Elizabeth on March 18, 2013 at 10:12 AM said...

When we are planning to have something new, we generally consult as many recipes for it as we can find - in our cookbooks and on the internet (because I'm afraid that both of us are almost incapable of following one recipe exactly) and then amalgamating all that we've read to come up with something similar but different.

I am amazed at the increasing number of recipes on the internet that are copied and pasted verbatim from another site. Who does that?! Were they ill or at the dentist on the day that plagiarism was being taught in school?

Nancy Baggett on March 18, 2013 at 1:53 PM said...

Elizabeth, I don't know the answer. There has always been some notion that recipes were just to be passed around--that nobody owned them and that is not really the case. I believe according to copyright law, that nobody can own the particular formula of specific group of ingredients set forth in a recipe. HOWEVER, the author certainly owns the text--that is, the name of the recipe, any intro remarks, and the text that tells how to make the dish. Peeps MUST at least write the recipe in their own words or they are plagiarizing.

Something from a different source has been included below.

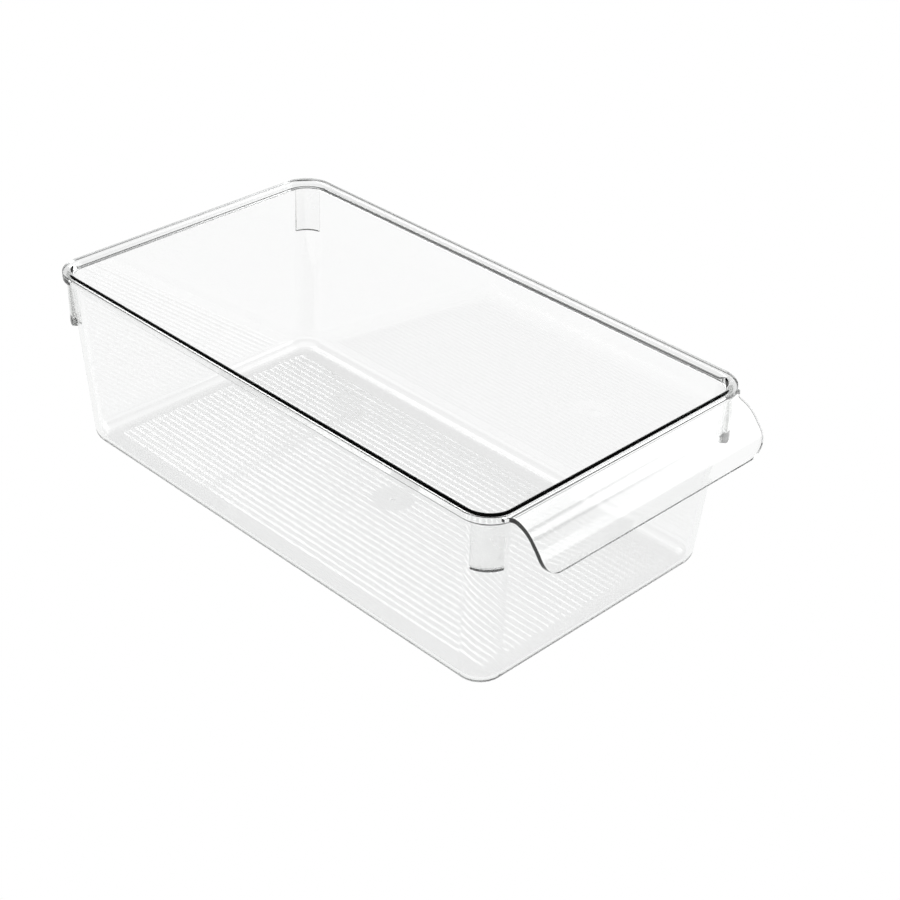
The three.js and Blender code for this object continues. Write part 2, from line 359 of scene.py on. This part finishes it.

Amalgamating is indeed a reasonable, acceptable way to go--in terms of getting ideas and seeing what approaches are taken by other recipe developers. Before I had my own large data base of personally created and tested recipes, I did that, and still do look to see what's on the Web. But often Web searches reveal that with slightly unusual dishes, they are all just minor riffs on the same one author's recipe--that those posting have done virtually nothing to make the dish their own.

Toby Devens said...

Soup looks lovely and sounds delicious. I'll wait for the chives and dill to come up in the herb garden beneath my breakfast room window. I know it's to be served piping hot, but how would it be if served chilled in summer--as in a vichyssoise?